What makes a Preschooler portion?
- Use this portion guide as a starting point for your Preschooler.
- Spread out servings of each food group into three meals and two snacks each day.
- Snacks should include a variety of food groups, since they can contribute a significant amount to your Preschooler's daily calories.
When feeding your Preschooler, it’s important to offer portion sizes that are realistic for his tiny tummy. Smaller portions give him time to respond to his own sense of hunger or fullness, and may help keep him from eating more than he needs. As he begins to understand portions, you’re helping him lay the foundation for a lifetime of healthy, independent eating.
Picturing what a portion looks like
The following suggested daily intake and portion guide can help you understand serving sizes. It’s key to let your child decide how much he should eat by following his own hunger and fullness cues. Remember to never demand a child “clean their plate” — it could encourage overeating.
Milk: 2 cups/day
- Serving sizes: ½ cup milk, 3 to 4 oz. yogurt or 1 slice of cheese
- Check with your pediatrician regarding type of milk (and whether it’s whole, reduced or low-fat) is best suited for your child’s needs
Vegetables: 1 cup/day
- Serving sizes: ⅓ cup soft-cooked, peeled, diced or cut-up veggies
- Adding pureed vegetables to soups and sauces is a good way to work veggies into the diet
Fruits: 1 cup/day
- Serving sizes: ⅓ cup soft, peeled, diced or cut-up fruit
- 4 fl. oz. of 100% fruit juice is also considered a portion of fruit
Meats, poultry, fish, eggs, beans, nut butters: 2 oz./day
- Serving sizes: 1 to 2 tablespoons of any of these foods
- Make sure meats are well-cooked, diced and easy to chew
Grains: 3 oz. grain equivalent/day
- Serving sizes: ½ cup cooked pasta or rice or 1 slice of whole-grain bread
- Choose whole-grain pasta and brown rice when possible
Fats & Oils: 1 tablespoon dressing or mayonnaise
- Use as a dip for soft vegetables, on his sandwich or for mixing tuna or chicken salad
Check out the GerberMenu tool to help plan your Preschooler’s weekly meals.
More tips for eating right
- A quarter of the daily calories in a Preschooler's diet comes from snacks, so include a variety of food groups in your child’s snack choices.
- Spread servings of each food group throughout the day.
- For example, try serving a fruit, vegetable, dairy and protein at breakfast. Lunch could be a serving of vegetables, protein, grains and fruit. For a snack, offer him a vegetable like diced sweet red pepper and some cheese.

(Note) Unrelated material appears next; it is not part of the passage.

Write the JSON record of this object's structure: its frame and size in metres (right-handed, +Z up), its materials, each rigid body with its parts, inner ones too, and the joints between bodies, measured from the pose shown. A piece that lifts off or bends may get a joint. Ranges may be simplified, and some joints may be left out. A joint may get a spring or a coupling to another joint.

- Avoid sugar or artificially sweetened beverages.
- Fats are needed for growth and brain development. Fats, and some fortified foods, can also provide much-needed Vitamin E. Include healthy fats by offering nut butters, avocados, olive oils and seafood.
- Many Preschoolers may be getting more sodium than is recommended. Use less salt when cooking and don’t offer the salt shaker at the table.